C’est du coup quasiment l’ensemble du secteur horloger qui est actuellement à l’arrêt du fait de l’épidémie, non seulement en Suisse mais aussi à travers le monde. En amont, les nombreux petits sous-traitants ont dû eux aussi cesser leur activité quand, en aval, les boutiques et points de vente ont fermé leurs portes, entre confinement croissant et absence de clientèle, notamment chinoise. Cette cessation de l’activité horlogère, inédite, aura clairement des répercussions dans les semaines et mois à venir, notamment pour les intérimaires et les travailleurs frontaliers.
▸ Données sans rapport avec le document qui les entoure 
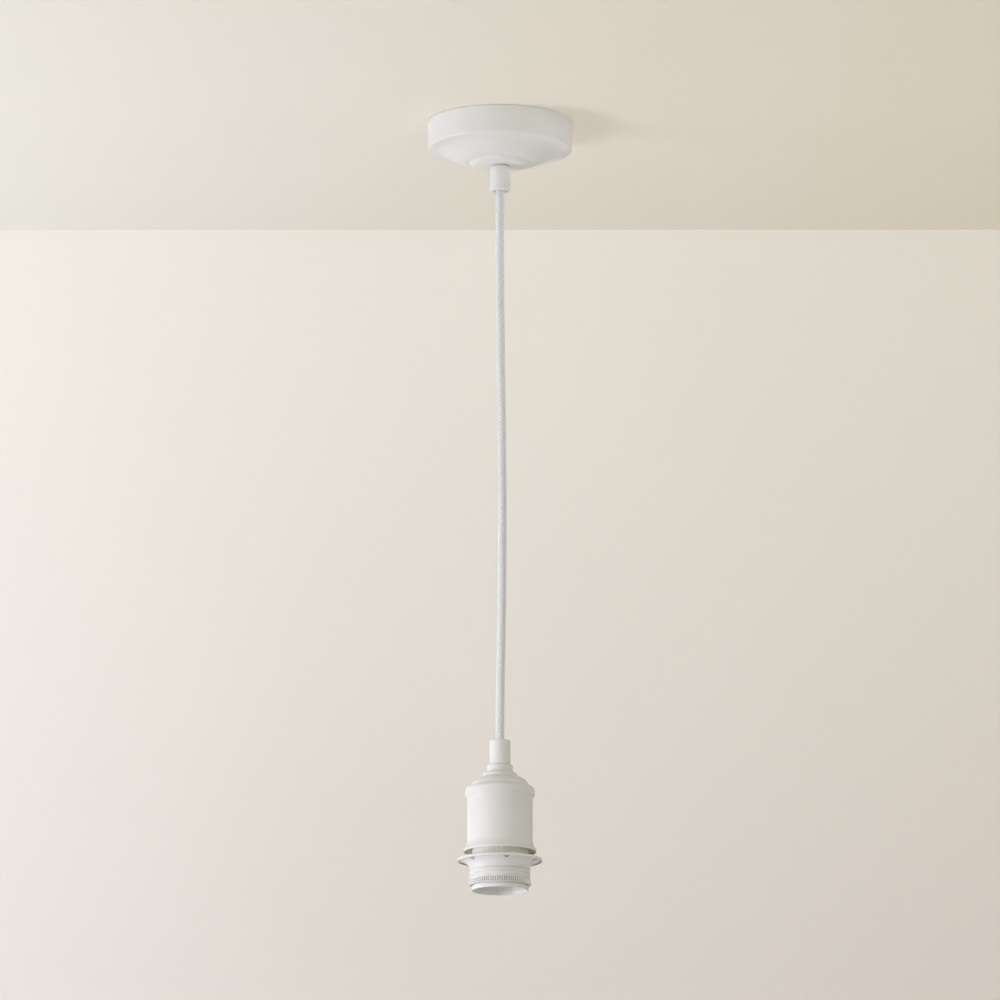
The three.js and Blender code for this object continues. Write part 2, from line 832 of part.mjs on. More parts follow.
function contactCarrier() {
  const disc = rod(neckRadius - 0.2, carrierBottomLevel, carrierTopLevel, holderSides);
  return piece('contact_carrier', disc, ceramic);
}

// Brass terminals on the carrier, each with a wire hole from the top and a screw from the side
function holderTerminals() {
  const low = carrierTopLevel + fitGap;
  const high = low + holderTerminalHeight;
  const half = holderTerminalSide / 2;
  const screwLevel = high - 3;
  const group = new THREE.Group();
  ['live', 'neutral'].forEach((name, index) => {
    const side = index === 0 ? -1 : 1;
    const x = side * holderTerminalOffset;
    const block = box(x - half, x + half, -half, half, low, high);
    const wireHole = rod(coreRadius + fitGap, low + 2, high + 1, 14);
    wireHole.translate(x, 0, 0);
    const screwHole = crossRod(holderScrewRadius + fitGap, x, 0, half + 1, screwLevel, 16);
    group.add(piece(`holder_terminal_${name}`, cut(block, [wireHole, screwHole]), brass));
    const tip = coreRadius + fitGap;
    const screw = crossRod(holderScrewRadius, x, tip, tip + holderScrewLength, screwLevel, 14);
    group.add(piece(`holder_terminal_screw_${name}`, screw, zincSteel));
  });
  return group;
}

// From the cord's end down through the nipple and into a terminal's wire hole
function terminalCoreRoute(number, side) {
  const [x, y] = coreStart(number);
  const blockTop = carrierTopLevel + fitGap + holderTerminalHeight;
  const blockX = side * holderTerminalOffset;
  return [
    [x, y, cordRoute[cordRoute.length - 1][2] - fitGap],
    [x, y, holderNippleBottom - 3],
    [0.35 * blockX, y - 1, holderNippleBottom - 9],
    [0.85 * blockX, -2.5, (holderNippleBottom + blockTop) / 2 - 3],
    [blockX, -0.8, blockTop + 5],
    [blockX, 0, blockTop + 2],
    [blockX, 0, blockTop - coreEntryDepth],
  ];
}

// From the cord's end down through the nipple, then out below the earth tag's tongue
function tagCoreRoute() {
  const [x, y] = coreStart(0);
  return [
    [x, y, cordRoute[cordRoute.length - 1][2] - fitGap],
    [x, y, holderNippleBottom - 3],
    [x, y + 1, holderNippleBottom - 9],
    [x + 1.5, y + 2, holderNippleBottom - 14],
  ];
}

function holderCores() {
  return [
    core('holder_core_live', terminalCoreRoute(1, -1), brownCore),
    core('holder_core_neutral', terminalCoreRoute(2, 1), blueCore),
    core('holder_core_earth', tagCoreRoute(), earthCore),
  ];
}

// The screw shell: a flange under the carrier, then a wall with a rounded wave for each thread turn
function screwShell() {
  const top = neckTopLevel;
  const flangeLow = top - shellSheet;
  const stepsPerTurn = 2;
  const outer = [
    [neckBoreRadius - fitGap, top],
    [neckBoreRadius - fitGap, flangeLow],
  ];
  const inner = [];
  for (let i = 0; i <= shellTurns * stepsPerTurn; i += 1) {
    const wave = (shellWaveDepth * (1 - Math.cos((2 * Math.PI * i) / stepsPerTurn))) / 2;
    const level = flangeLow - (shellPitch * i) / stepsPerTurn;
    inner.push([shellBoreRadius + wave, level]);
    outer.push([shellBoreRadius + wave + shellSheet, level]);
  }
  inner.unshift([shellBoreRadius, top]);
  return piece('screw_shell', turned([...outer, ...inner.reverse()], gripSides), brass);
}

function centreContact() {
  const top = carrierBottomLevel - fitGap;
  const line = [
    [-contactReach, top - contactThickness],
    [-contactReach / 2, top - contactThickness],
    [-contactReach / 5, top - contactDip * 0.8],
    [0, top - contactDip],
    [contactReach / 3, top - contactDip],
    [contactReach * 0.7, top - contactDip * 0.7],
  ];
  const upper = line.map(([x, z]) => new THREE.Vector2(x, z + contactThickness));
  const lower = line.map(([x, z]) => new THREE.Vector2(x, z));
  const strip = extruded(new THREE.Shape([...upper, ...lower.reverse()]), contactWidth);
  strip.rotateX(Math.PI / 2);
  strip.translate(0, contactWidth / 2, 0);
  return piece('centre_contact', facingOut(strip), brass);
}

function lampholderSkirt() {
  const coneTop = skirtBottomLevel + skirtConeHeight;
  const mouth = [skirtMouthRadius, skirtBottomLevel];
  const outline = [
    [neckRadius, neckTopLevel],
    [neckRadius, skirtShoulderLevel],
    [skirtRadius, skirtShoulderLevel],
    [skirtRadius, skirtBottomLevel + skirtRounding],
    [skirtRadius - 0.3, skirtBottomLevel + 0.3],
    [skirtRadius - 0.6, skirtBottomLevel],
    mouth,
    ...bend(mouth, [skirtMouthRadius - 0.4, coneTop], [neckBoreRadius, coneTop], 3),
    [neckBoreRadius, neckTopLevel],
  ];
  return piece('lampholder_skirt', turned(outline, holderSides), whitePlastic);
}

// The band of fine upright ribs near the shade ring's lower end
function knurledBand(low) {
  const shape = new THREE.Shape();
  const points = 2 * ringKnurlCount;
  for (let i = 0; i < points; i += 1) {
    const radius = ringSleeveRadius + (i % 2 === 0 ? ringKnurlDepth : 0);
    const angle = (2 * Math.PI * i) / points;
    if (i === 0) shape.moveTo(radius, 0);
    else shape.lineTo(radius * Math.cos(angle), radius * Math.sin(angle));
  }
  const hole = new THREE.Path();
  hole.absarc(0, 0, ringBoreRadius + ringWall / 2, 0, Math.PI * 2, true);
  shape.holes.push(hole);
  const band = extruded(shape, ringKnurlHeight);
  band.translate(0, 0, low);
  return band;
}

// The shade ring: a flange for the shade, a fillet, a grooved sleeve, a knurled band and a foot
function shadeRing() {
  const flangeLow = ringTopLevel - ringFlangeThickness;
  const lipLow = flangeLow - ringLipHeight;
  const bottom = flangeLow - ringSleeveHeight;
  const filletStart = [ringSleeveRadius + ringFilletReach, flangeLow];
  const outline = [
    [ringBoreRadius, ringTopLevel],
    [ringFlangeRadius - 0.3, ringTopLevel],
    [ringFlangeRadius, ringTopLevel - 0.3],
    [ringFlangeRadius, lipLow],
    [ringFlangeRadius - ringLipWidth, lipLow],
    [ringFlangeRadius - ringLipWidth, flangeLow],
    filletStart,
  ];
  const filletSteps = 4;
  for (let i = 1; i <= filletSteps; i += 1) {
    const angle = (Math.PI / 2) * (i / filletSteps);
    outline.push([
      filletStart[0] - ringFilletReach * Math.sin(angle),
      flangeLow - ringFilletReach * (1 - Math.cos(angle)),
    ]);
  }
  for (let i = 0; i < ringGrooveCount; i += 1) {
    const middle = ringTopLevel - ringFirstGroove - i * ringGroovePitch;
    outline.push([ringSleeveRadius, middle + ringGrooveWidth / 2]);
    outline.push([ringSleeveRadius - ringGrooveDepth, middle]);
    outline.push([ringSleeveRadius, middle - ringGrooveWidth / 2]);
  }
  outline.push(
    [ringSleeveRadius, bottom + ringFootHeight],
    [ringFootRadius, bottom + ringFootHeight - 0.2],
    [ringFootRadius, bottom],
    [ringBoreRadius, bottom],
  );
  const band = knurledBand(bottom + ringFootHeight);
  const holes = [];
  for (let i = 0; i < ringHoleCount; i += 1) {
    const hole = rod(ringHoleRadius, flangeLow - 4, ringTopLevel + 1, 14);
    hole.translate(0, -ringHoleCircle, 0);
    hole.rotateZ((2 * Math.PI * i) / ringHoleCount + THREE.MathUtils.degToRad(ringHoleTurn));
    holes.push(hole);
  }
  const blank = joined([turned(outline, holderSides), band]);
  return piece('shade_ring', cut(blank, holes), whitePlastic);
}

function lampholder() {
  const group = new THREE.Group();
  group.add(holderGrip());
  group.add(nipple('holder_nipple', holderNippleBottom, holderNippleTop));
  group.add(lampholderCover());
  group.add(earthTag());
  group.add(lampholderCap());
  group.add(contactCarrier());
  group.add(holderTerminals());
  group.add(...holderCores());
  group.add(screwShell());
  group.add(centreContact());
  group.add(lampholderSkirt());
  group.add(shadeRing());
  return group;
}

const pendant = new THREE.Group();
pendant.add(ceilingRose(), pendantCord(), lampholder());

export default pendant;
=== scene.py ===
import math
import random

import bmesh
import bpy
import numpy as np
from mathutils import Matrix, Vector


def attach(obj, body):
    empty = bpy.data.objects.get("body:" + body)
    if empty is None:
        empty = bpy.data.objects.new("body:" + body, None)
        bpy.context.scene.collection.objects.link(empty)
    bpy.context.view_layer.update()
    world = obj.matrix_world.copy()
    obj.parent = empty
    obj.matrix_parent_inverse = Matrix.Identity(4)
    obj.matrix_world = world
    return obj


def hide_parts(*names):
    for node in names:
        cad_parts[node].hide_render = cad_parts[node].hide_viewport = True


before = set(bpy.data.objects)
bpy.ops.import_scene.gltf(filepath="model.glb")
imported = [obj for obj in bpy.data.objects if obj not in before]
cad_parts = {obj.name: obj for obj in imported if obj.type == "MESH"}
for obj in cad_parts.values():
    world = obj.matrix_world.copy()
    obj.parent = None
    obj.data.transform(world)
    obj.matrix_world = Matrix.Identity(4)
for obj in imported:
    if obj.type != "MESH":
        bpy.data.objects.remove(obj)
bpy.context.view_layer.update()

# Every size below is in millimetres, and the levels are heights under the ceiling, unless a line
# says otherwise.
MM = 0.001
TURN = 2 * math.pi
SHARP = math.radians(32)
HANGING = "pendant"
SLIDING = "shade_ring"

# The camera looks up at the lampholder and the rose through a long lens. Metres.
CAMERA_PLACE = (0.0, -4.747, -1.327)
CAMERA_PITCH = math.radians(102.6)
CAMERA_LENS = 256.9
CAMERA_SENSOR = 36

# The cord's centreline from inside the rose's nipple to inside the lampholder's nipple. Metres.
CORD_ROUTE = [
    (0, 0, -0.022),
    (0, 0, -0.034),
    (0, 0, -0.048),
    (-0.0001, 0.0001, -0.064),
    (-0.0002, 0.0003, -0.083),
    (-0.0001, 0.0006, -0.104),
    (0.0001, 0.0009, -0.126),
    (0.0004, 0.0011, -0.148),
    (0.0006, 0.0011, -0.170),
    (0.0009, 0.0009, -0.192),
    (0.0012, 0.0006, -0.214),
    (0.0014, 0.0002, -0.236),
    (0.0016, -0.0002, -0.258),
    (0.0016, -0.0006, -0.280),
    (0.0015, -0.0009, -0.302),
    (0.0014, -0.0010, -0.324),
    (0.0011, -0.0010, -0.346),
    (0.0008, -0.0008, -0.368),
    (0.0004, -0.0005, -0.390),
    (0.0001, -0.0002, -0.411),
    (0, 0, -0.431),
    (0, 0, -0.443),
    (0, 0, -0.455),
]
CORD_LENGTH = 0.433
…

Déjà, aux premiers temps de l’épidémie de coronavirus qui avait d’abord touché la Chine et l’Asie, le Swatch Group avait annulé ses présentationsTime To Move à Zurich, pour la presse et ses revendeurs. Puis, fin février, c’est le salon Baselworld, à Bâle, qui était annulé, pour se tenir désormais en janvier 2021, ainsi que le salon Watches & Wonders (ex-Salon International de la Haute Horlogerie), qui devait se tenir du 25 au 29 Avril à Genève. Et si plusieurs marques ( Breitling, Girard-Perregaux, MB&F, Ulysse Nardin, De Bethune, Urwerk…) avaient, sous l’égide de Jean-Christophe Babin (Bulgari), annoncé des Geneva Watch Days pour fin avril, l’idée a finalement été abandonnée ou, a minima, reportée à septembre prochain. De même, outre-Atlantique, les JCK Watch and Jewelry Show de Las Vegas, prévus du 2 au 5 juin prochain, sont également reportés à une date indéterminée.